Reproduce all the entries exactly.

(Dataset items)
— Start —

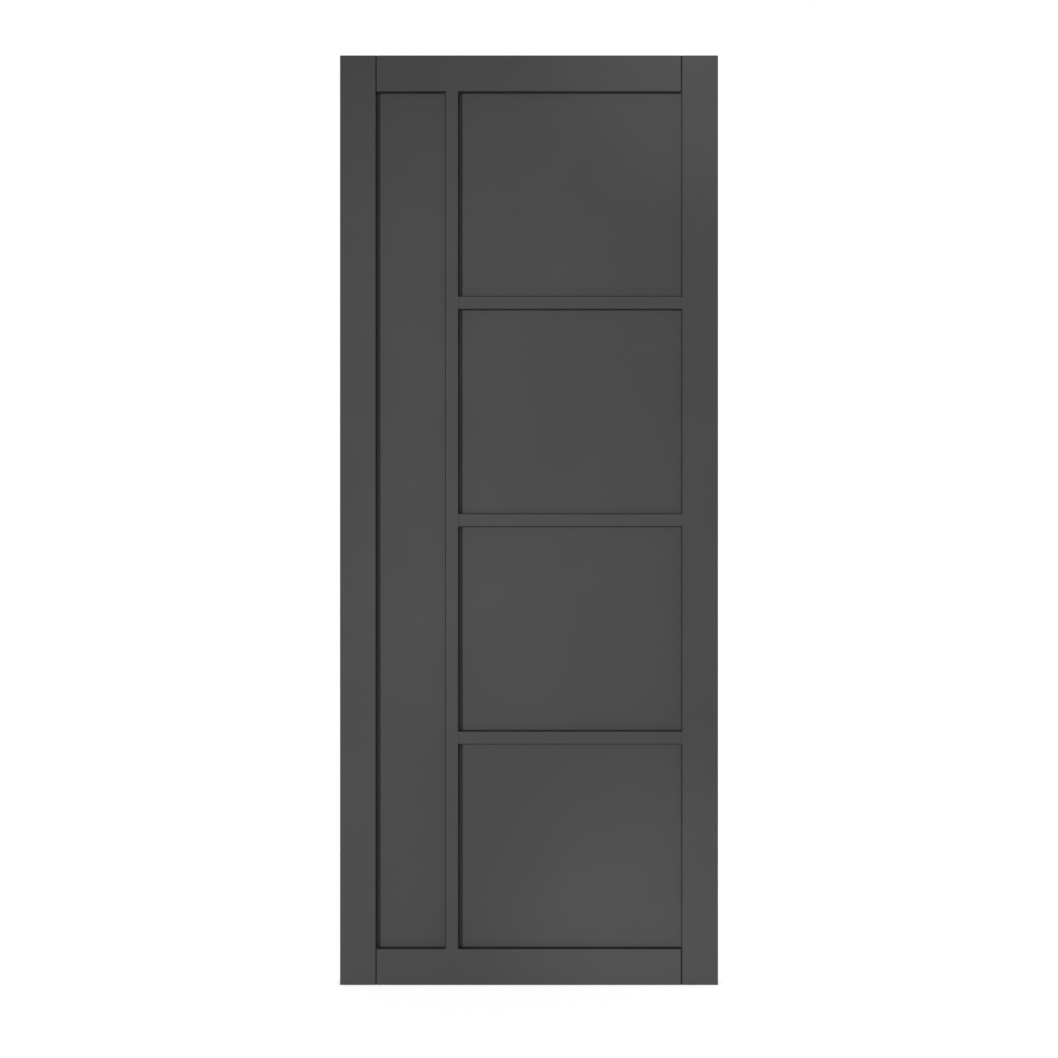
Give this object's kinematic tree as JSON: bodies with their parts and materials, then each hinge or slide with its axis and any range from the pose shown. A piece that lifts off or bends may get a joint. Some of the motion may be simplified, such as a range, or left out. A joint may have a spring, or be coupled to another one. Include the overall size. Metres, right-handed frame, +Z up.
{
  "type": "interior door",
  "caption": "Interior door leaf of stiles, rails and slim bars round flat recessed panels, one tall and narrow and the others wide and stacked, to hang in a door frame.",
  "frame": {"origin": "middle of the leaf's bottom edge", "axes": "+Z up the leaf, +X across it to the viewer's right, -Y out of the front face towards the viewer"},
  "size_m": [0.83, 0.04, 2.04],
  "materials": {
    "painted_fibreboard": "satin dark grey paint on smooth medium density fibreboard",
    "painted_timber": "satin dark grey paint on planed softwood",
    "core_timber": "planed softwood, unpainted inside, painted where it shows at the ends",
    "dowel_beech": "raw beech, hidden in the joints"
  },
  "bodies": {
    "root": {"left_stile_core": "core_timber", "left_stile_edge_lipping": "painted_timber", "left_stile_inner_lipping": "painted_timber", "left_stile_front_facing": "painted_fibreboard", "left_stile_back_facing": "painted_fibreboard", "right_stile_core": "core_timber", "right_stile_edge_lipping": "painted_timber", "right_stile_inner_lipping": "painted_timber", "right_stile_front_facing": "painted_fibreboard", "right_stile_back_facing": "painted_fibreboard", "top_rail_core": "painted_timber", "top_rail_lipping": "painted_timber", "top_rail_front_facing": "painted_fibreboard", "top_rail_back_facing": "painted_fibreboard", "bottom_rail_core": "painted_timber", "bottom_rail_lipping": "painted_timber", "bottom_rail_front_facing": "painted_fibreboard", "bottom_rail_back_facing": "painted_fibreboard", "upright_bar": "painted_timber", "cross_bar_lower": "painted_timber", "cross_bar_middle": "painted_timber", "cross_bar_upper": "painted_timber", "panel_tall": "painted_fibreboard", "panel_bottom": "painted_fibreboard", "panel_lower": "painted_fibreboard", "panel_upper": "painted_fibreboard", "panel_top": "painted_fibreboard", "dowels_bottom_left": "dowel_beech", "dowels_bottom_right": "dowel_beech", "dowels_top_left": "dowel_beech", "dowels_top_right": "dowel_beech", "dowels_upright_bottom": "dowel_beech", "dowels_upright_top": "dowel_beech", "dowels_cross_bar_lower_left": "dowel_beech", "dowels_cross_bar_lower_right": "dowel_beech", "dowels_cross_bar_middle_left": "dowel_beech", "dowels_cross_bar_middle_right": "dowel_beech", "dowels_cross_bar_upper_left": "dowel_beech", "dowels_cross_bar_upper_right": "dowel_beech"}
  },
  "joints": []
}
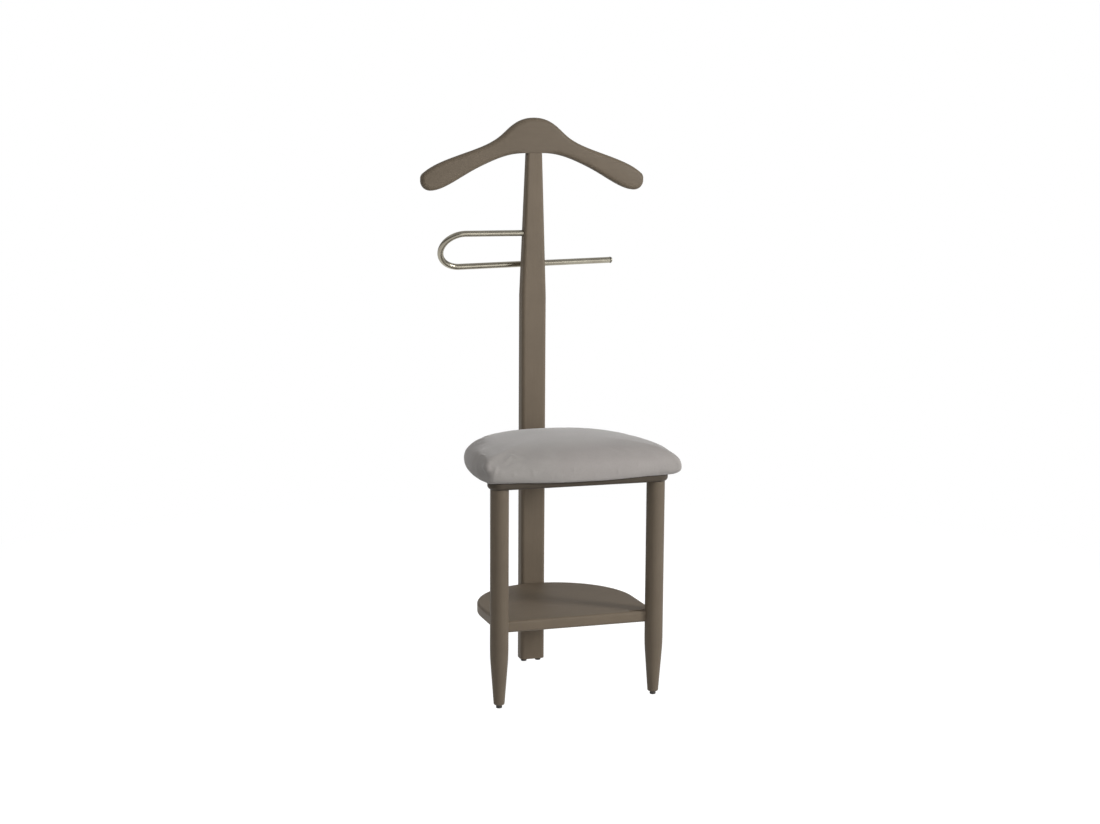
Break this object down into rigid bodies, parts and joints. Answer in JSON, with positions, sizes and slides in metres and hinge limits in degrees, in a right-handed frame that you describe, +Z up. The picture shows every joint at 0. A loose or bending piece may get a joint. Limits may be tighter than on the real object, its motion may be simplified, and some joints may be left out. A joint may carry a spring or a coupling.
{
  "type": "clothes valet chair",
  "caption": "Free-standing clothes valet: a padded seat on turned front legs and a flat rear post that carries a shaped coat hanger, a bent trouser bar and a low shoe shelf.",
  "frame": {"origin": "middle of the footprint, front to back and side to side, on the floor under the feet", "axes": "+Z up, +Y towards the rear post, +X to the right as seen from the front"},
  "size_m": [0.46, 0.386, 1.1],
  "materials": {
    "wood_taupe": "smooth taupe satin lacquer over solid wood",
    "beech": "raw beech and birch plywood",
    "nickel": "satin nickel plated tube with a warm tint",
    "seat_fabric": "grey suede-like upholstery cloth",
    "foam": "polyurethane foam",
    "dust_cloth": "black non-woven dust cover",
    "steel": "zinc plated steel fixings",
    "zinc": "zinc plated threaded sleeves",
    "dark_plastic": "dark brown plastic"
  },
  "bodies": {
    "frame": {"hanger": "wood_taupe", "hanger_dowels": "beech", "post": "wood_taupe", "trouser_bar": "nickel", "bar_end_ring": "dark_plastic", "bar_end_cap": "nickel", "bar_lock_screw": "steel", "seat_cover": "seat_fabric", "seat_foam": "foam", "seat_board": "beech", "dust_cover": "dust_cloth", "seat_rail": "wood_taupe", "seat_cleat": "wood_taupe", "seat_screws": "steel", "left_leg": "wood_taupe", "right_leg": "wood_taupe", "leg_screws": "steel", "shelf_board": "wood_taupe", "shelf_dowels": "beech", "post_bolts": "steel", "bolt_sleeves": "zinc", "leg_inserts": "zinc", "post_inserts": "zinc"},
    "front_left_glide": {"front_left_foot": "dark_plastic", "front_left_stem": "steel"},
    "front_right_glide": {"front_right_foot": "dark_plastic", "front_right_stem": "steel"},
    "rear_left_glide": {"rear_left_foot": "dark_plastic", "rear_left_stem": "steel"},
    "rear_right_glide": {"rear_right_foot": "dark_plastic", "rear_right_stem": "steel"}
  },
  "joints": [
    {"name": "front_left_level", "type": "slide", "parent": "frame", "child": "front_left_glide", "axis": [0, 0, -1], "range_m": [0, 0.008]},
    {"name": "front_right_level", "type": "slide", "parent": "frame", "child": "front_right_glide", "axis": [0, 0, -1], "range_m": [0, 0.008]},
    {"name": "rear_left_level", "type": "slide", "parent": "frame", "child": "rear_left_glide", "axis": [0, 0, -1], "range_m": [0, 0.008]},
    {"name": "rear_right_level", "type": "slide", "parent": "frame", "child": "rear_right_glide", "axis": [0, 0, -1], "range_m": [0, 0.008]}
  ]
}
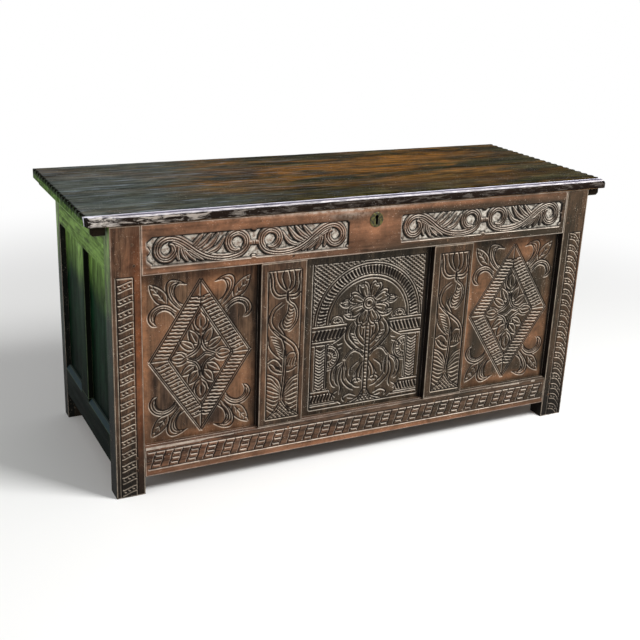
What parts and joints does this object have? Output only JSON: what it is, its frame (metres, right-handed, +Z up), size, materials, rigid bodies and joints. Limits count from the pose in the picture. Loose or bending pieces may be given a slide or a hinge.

— End —

**FULL OUTPUT**
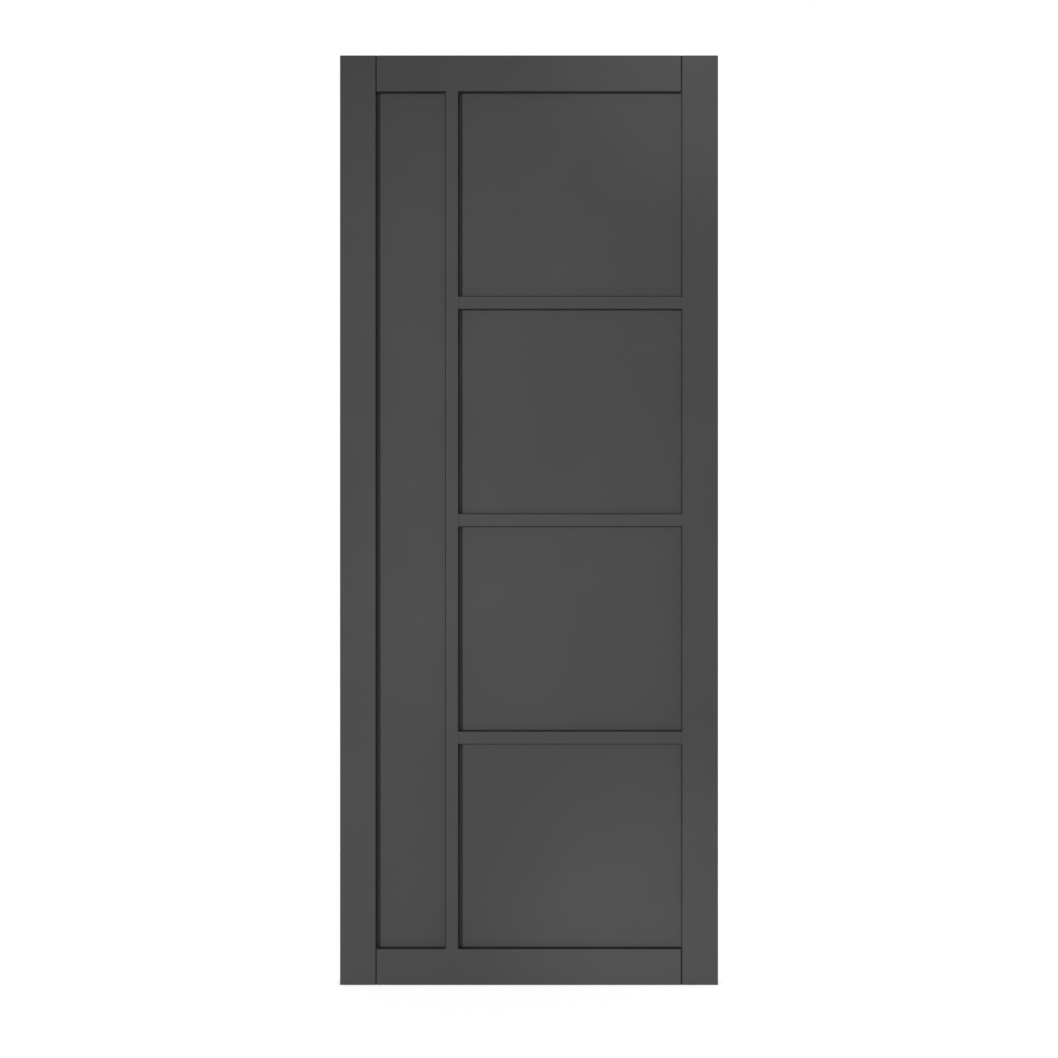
Give this object's kinematic tree as JSON: bodies with their parts and materials, then each hinge or slide with its axis and any range from the pose shown. A piece that lifts off or bends may get a joint. Some of the motion may be simplified, such as a range, or left out. A joint may have a spring, or be coupled to another one. Include the overall size. Metres, right-handed frame, +Z up.
{
  "type": "interior door",
  "caption": "Interior door leaf of stiles, rails and slim bars round flat recessed panels, one tall and narrow and the others wide and stacked, to hang in a door frame.",
  "frame": {"origin": "middle of the leaf's bottom edge", "axes": "+Z up the leaf, +X across it to the viewer's right, -Y out of the front face towards the viewer"},
  "size_m": [0.83, 0.04, 2.04],
  "materials": {
    "painted_fibreboard": "satin dark grey paint on smooth medium density fibreboard",
    "painted_timber": "satin dark grey paint on planed softwood",
    "core_timber": "planed softwood, unpainted inside, painted where it shows at the ends",
    "dowel_beech": "raw beech, hidden in the joints"
  },
  "bodies": {
    "root": {"left_stile_core": "core_timber", "left_stile_edge_lipping": "painted_timber", "left_stile_inner_lipping": "painted_timber", "left_stile_front_facing": "painted_fibreboard", "left_stile_back_facing": "painted_fibreboard", "right_stile_core": "core_timber", "right_stile_edge_lipping": "painted_timber", "right_stile_inner_lipping": "painted_timber", "right_stile_front_facing": "painted_fibreboard", "right_stile_back_facing": "painted_fibreboard", "top_rail_core": "painted_timber", "top_rail_lipping": "painted_timber", "top_rail_front_facing": "painted_fibreboard", "top_rail_back_facing": "painted_fibreboard", "bottom_rail_core": "painted_timber", "bottom_rail_lipping": "painted_timber", "bottom_rail_front_facing": "painted_fibreboard", "bottom_rail_back_facing": "painted_fibreboard", "upright_bar": "painted_timber", "cross_bar_lower": "painted_timber", "cross_bar_middle": "painted_timber", "cross_bar_upper": "painted_timber", "panel_tall": "painted_fibreboard", "panel_bottom": "painted_fibreboard", "panel_lower": "painted_fibreboard", "panel_upper": "painted_fibreboard", "panel_top": "painted_fibreboard", "dowels_bottom_left": "dowel_beech", "dowels_bottom_right": "dowel_beech", "dowels_top_left": "dowel_beech", "dowels_top_right": "dowel_beech", "dowels_upright_bottom": "dowel_beech", "dowels_upright_top": "dowel_beech", "dowels_cross_bar_lower_left": "dowel_beech", "dowels_cross_bar_lower_right": "dowel_beech", "dowels_cross_bar_middle_left": "dowel_beech", "dowels_cross_bar_middle_right": "dowel_beech", "dowels_cross_bar_upper_left": "dowel_beech", "dowels_cross_bar_upper_right": "dowel_beech"}
  },
  "joints": []
}
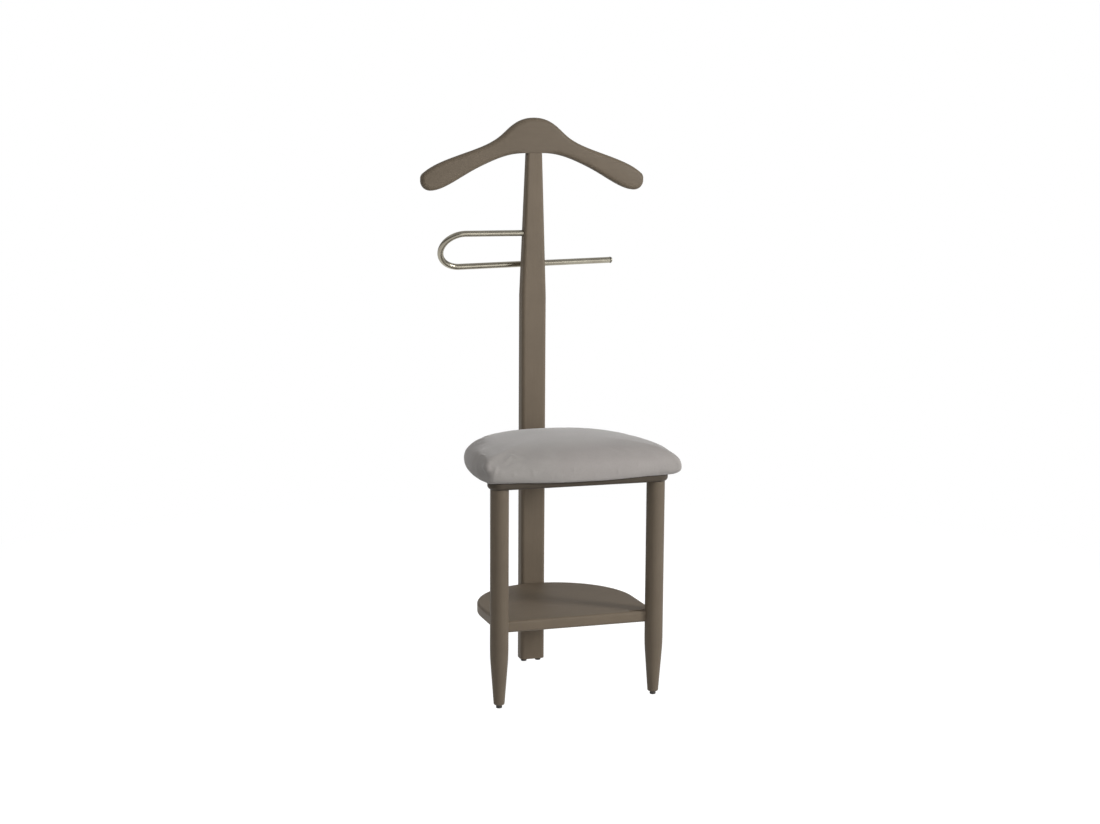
Break this object down into rigid bodies, parts and joints. Answer in JSON, with positions, sizes and slides in metres and hinge limits in degrees, in a right-handed frame that you describe, +Z up. The picture shows every joint at 0. A loose or bending piece may get a joint. Limits may be tighter than on the real object, its motion may be simplified, and some joints may be left out. A joint may carry a spring or a coupling.
{
  "type": "clothes valet chair",
  "caption": "Free-standing clothes valet: a padded seat on turned front legs and a flat rear post that carries a shaped coat hanger, a bent trouser bar and a low shoe shelf.",
  "frame": {"origin": "middle of the footprint, front to back and side to side, on the floor under the feet", "axes": "+Z up, +Y towards the rear post, +X to the right as seen from the front"},
  "size_m": [0.46, 0.386, 1.1],
  "materials": {
    "wood_taupe": "smooth taupe satin lacquer over solid wood",
    "beech": "raw beech and birch plywood",
    "nickel": "satin nickel plated tube with a warm tint",
    "seat_fabric": "grey suede-like upholstery cloth",
    "foam": "polyurethane foam",
    "dust_cloth": "black non-woven dust cover",
    "steel": "zinc plated steel fixings",
    "zinc": "zinc plated threaded sleeves",
    "dark_plastic": "dark brown plastic"
  },
  "bodies": {
    "frame": {"hanger": "wood_taupe", "hanger_dowels": "beech", "post": "wood_taupe", "trouser_bar": "nickel", "bar_end_ring": "dark_plastic", "bar_end_cap": "nickel", "bar_lock_screw": "steel", "seat_cover": "seat_fabric", "seat_foam": "foam", "seat_board": "beech", "dust_cover": "dust_cloth", "seat_rail": "wood_taupe", "seat_cleat": "wood_taupe", "seat_screws": "steel", "left_leg": "wood_taupe", "right_leg": "wood_taupe", "leg_screws": "steel", "shelf_board": "wood_taupe", "shelf_dowels": "beech", "post_bolts": "steel", "bolt_sleeves": "zinc", "leg_inserts": "zinc", "post_inserts": "zinc"},
    "front_left_glide": {"front_left_foot": "dark_plastic", "front_left_stem": "steel"},
    "front_right_glide": {"front_right_foot": "dark_plastic", "front_right_stem": "steel"},
    "rear_left_glide": {"rear_left_foot": "dark_plastic", "rear_left_stem": "steel"},
    "rear_right_glide": {"rear_right_foot": "dark_plastic", "rear_right_stem": "steel"}
  },
  "joints": [
    {"name": "front_left_level", "type": "slide", "parent": "frame", "child": "front_left_glide", "axis": [0, 0, -1], "range_m": [0, 0.008]},
    {"name": "front_right_level", "type": "slide", "parent": "frame", "child": "front_right_glide", "axis": [0, 0, -1], "range_m": [0, 0.008]},
    {"name": "rear_left_level", "type": "slide", "parent": "frame", "child": "rear_left_glide", "axis": [0, 0, -1], "range_m": [0, 0.008]},
    {"name": "rear_right_level", "type": "slide", "parent": "frame", "child": "rear_right_glide", "axis": [0, 0, -1], "range_m": [0, 0.008]}
  ]
}
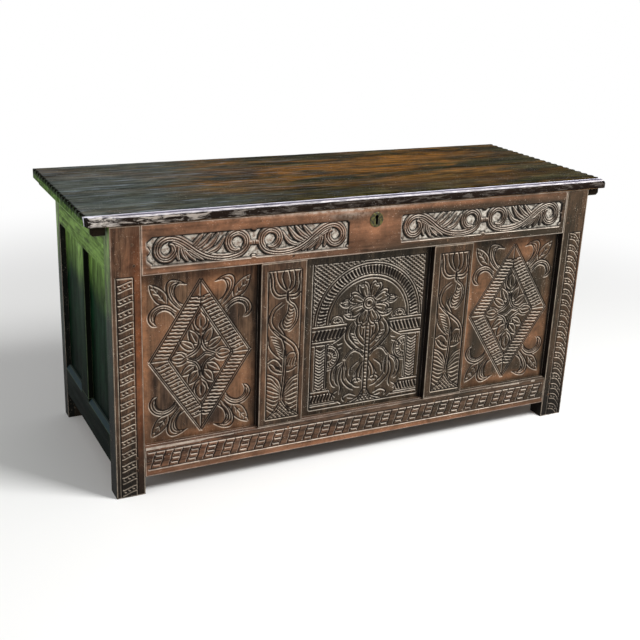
What parts and joints does this object have? Output only JSON: what it is, its frame (metres, right-handed, +Z up), size, materials, rigid bodies and joints. Limits count from the pose in the picture. Loose or bending pieces may be given a slide or a hinge.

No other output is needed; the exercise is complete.